According to a transcript, seen by Reuters, of Takeda's cross examination by the French judge in charge of the inquiry, prosecutors are investigating whether Tokyo's payments to Black Tidings were bribes to Lamine Diack, through his son, in exchange for influencing African members' votes.
Both father and son were indicted in France on corruption charges related to covering up Russian athletes' positive drug tests, including bribe-taking and money laundering, in May.
Lamine Diack, who is under house arrest in France, and Papa Massata Diack, who is in Senegal, have denied wrongdoing.
Tan was charged in 2018 with lying to a Singaporean investigator and sentenced to a week in prison in January 2019, according to the Corrupt Practices Investigation Bureau.
Papa Massata Diack did not respond to emails and messages from Reuters seeking comment.

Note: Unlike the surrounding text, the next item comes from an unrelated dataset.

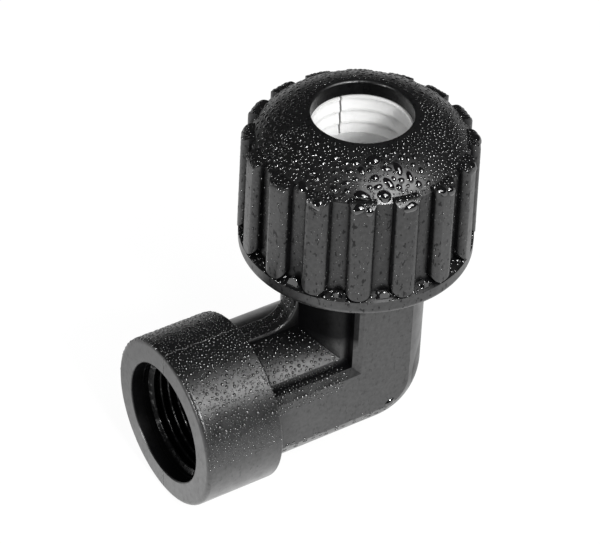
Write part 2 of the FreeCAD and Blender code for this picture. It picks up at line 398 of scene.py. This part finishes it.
BLACK_LOW, BLACK_HIGH = (0.0022, 0.0022, 0.0024), (0.004, 0.004, 0.0044)
HOLLOW_SHADE_REACH = 8                # how far off a wall the painted shade in hollows reaches, in mm
BODY_BLACK = moulded_black("body_plastic", 0.35, ("Y", 0.0, "Z"), THREAD_R + 0.3, 0.72,
                           seamed_and_corner_shaded=True)
NUT_BLACK = moulded_black("nut_plastic", 0.4, ("X", PIPE_AXIS_X, "Y"), NUT_HOLE_R, 0.35)
SHADED_THREAD_BLACK = shaded_wet_thread("thread_plastic")
RING_WHITE = acetal("ring_acetal", (0.92, 0.92, 0.915), (0.95, 0.95, 0.945))
BUSH_WHITE = acetal("bush_acetal", (0.84, 0.845, 0.84), (0.90, 0.90, 0.895))
SEAL_BLACK = rubber("seal_rubber_look")
WATER = water("water_on_black")


def dress_nodes():
    """Each CAD node takes its finish in every material slot it came with."""
    looks = {"elbow_body": BODY_BLACK, "compression_nut": NUT_BLACK, "seal_ring": SEAL_BLACK,
             "split_grip_ring": RING_WHITE, "thrust_bush": BUSH_WHITE}
    for node, look in looks.items():
        for slot in NODES[node].material_slots:
            slot.material = look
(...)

Lamine Diack's lawyer confirmed his client's indictment, but declined to comment further. The Senegalese Olympic committee did not immediately respond to Reuters requests for comment.
French authorities placed Takeda under "formal investigation" as part of their corruption probe in December. In Japan, opposition lawmakers have urged a fresh investigation into Tokyo's bid.

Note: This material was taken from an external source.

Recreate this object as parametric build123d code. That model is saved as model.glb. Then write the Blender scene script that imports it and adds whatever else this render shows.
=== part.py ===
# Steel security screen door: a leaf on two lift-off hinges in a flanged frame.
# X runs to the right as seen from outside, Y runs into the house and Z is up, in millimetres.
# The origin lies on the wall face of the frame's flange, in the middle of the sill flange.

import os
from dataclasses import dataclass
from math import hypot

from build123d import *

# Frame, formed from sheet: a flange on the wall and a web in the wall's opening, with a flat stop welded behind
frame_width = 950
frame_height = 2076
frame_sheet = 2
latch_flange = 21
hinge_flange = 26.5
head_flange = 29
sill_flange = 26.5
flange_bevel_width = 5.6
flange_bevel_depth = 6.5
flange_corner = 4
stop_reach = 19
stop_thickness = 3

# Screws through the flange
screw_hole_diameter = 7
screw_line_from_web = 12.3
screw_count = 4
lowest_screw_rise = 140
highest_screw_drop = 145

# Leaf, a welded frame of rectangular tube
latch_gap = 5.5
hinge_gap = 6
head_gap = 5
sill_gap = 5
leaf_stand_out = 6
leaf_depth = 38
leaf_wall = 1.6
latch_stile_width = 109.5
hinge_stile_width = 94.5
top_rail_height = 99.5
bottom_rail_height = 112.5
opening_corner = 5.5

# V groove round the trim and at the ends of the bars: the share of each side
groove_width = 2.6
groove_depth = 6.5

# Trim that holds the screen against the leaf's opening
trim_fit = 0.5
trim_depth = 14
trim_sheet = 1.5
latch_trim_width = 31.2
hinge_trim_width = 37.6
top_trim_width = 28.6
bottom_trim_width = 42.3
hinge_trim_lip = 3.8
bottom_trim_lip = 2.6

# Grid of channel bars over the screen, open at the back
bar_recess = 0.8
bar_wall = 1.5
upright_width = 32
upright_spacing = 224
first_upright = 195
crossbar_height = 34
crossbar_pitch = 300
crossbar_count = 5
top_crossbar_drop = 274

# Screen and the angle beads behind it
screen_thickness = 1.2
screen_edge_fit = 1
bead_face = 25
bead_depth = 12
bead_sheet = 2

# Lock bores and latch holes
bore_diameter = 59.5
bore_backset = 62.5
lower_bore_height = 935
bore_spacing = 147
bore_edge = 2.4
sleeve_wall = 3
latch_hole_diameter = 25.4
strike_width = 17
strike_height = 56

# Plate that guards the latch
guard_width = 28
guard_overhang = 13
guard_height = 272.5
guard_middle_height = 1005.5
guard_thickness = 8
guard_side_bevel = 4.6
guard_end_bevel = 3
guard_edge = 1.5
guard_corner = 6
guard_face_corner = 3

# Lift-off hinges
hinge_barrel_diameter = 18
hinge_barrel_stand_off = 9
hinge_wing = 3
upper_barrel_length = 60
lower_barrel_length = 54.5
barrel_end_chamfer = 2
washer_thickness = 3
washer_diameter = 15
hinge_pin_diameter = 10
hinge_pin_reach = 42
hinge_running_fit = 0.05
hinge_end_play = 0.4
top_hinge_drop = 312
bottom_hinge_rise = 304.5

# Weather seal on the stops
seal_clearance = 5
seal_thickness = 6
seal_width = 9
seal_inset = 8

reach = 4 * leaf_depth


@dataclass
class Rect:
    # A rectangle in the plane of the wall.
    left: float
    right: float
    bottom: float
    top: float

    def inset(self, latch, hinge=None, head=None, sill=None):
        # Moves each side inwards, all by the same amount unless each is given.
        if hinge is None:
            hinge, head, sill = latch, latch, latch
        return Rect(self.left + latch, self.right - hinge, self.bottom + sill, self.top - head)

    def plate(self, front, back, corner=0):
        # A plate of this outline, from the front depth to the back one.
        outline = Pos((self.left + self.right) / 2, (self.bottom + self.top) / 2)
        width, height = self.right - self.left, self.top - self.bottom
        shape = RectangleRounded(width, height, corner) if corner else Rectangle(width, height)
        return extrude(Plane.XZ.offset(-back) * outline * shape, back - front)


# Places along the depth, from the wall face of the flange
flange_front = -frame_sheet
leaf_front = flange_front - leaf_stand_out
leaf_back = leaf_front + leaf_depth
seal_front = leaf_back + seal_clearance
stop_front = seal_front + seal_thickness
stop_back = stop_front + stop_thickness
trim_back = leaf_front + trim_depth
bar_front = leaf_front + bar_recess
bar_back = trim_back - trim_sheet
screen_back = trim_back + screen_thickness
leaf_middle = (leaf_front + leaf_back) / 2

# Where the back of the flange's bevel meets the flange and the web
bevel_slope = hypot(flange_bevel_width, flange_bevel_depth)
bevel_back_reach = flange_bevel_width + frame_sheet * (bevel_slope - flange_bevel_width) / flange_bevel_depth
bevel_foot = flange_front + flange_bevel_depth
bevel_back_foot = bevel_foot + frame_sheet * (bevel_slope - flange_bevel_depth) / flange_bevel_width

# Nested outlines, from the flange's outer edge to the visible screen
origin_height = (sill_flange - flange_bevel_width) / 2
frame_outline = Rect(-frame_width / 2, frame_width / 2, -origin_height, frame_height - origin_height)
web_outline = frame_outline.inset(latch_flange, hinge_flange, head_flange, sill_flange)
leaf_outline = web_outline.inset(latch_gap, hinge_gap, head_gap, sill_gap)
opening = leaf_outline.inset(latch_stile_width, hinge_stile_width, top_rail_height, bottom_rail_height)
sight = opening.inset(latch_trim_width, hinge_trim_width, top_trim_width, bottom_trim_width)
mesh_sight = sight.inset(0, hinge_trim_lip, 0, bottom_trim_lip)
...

The JOC told Reuters it believed the Japanese investigation was independent and neutral, and that it did not plan to reopen its investigation. It said it is covering Takeda's legal fees in the French investigation.
"It is extremely regrettable that Mr. Takeda is subject to an investigation by French authorities, but we believe that Mr. Takeda is innocent," the committee said, without specifically providing its basis for the conclusion.
Takeda has kept a low profile in the past year.
One of the last major events he attended was in November at a gathering of hundreds of international Olympic delegates in a Tokyo hotel.
Prime Minister Shinzo Abe took the stage first. When it was Takeda's turn, he was nowhere to be seen. He had mistakenly followed Abe offstage, forgetting he was the next speaker.
Four months later, IOC president Thomas Bach announced Takeda's resignation.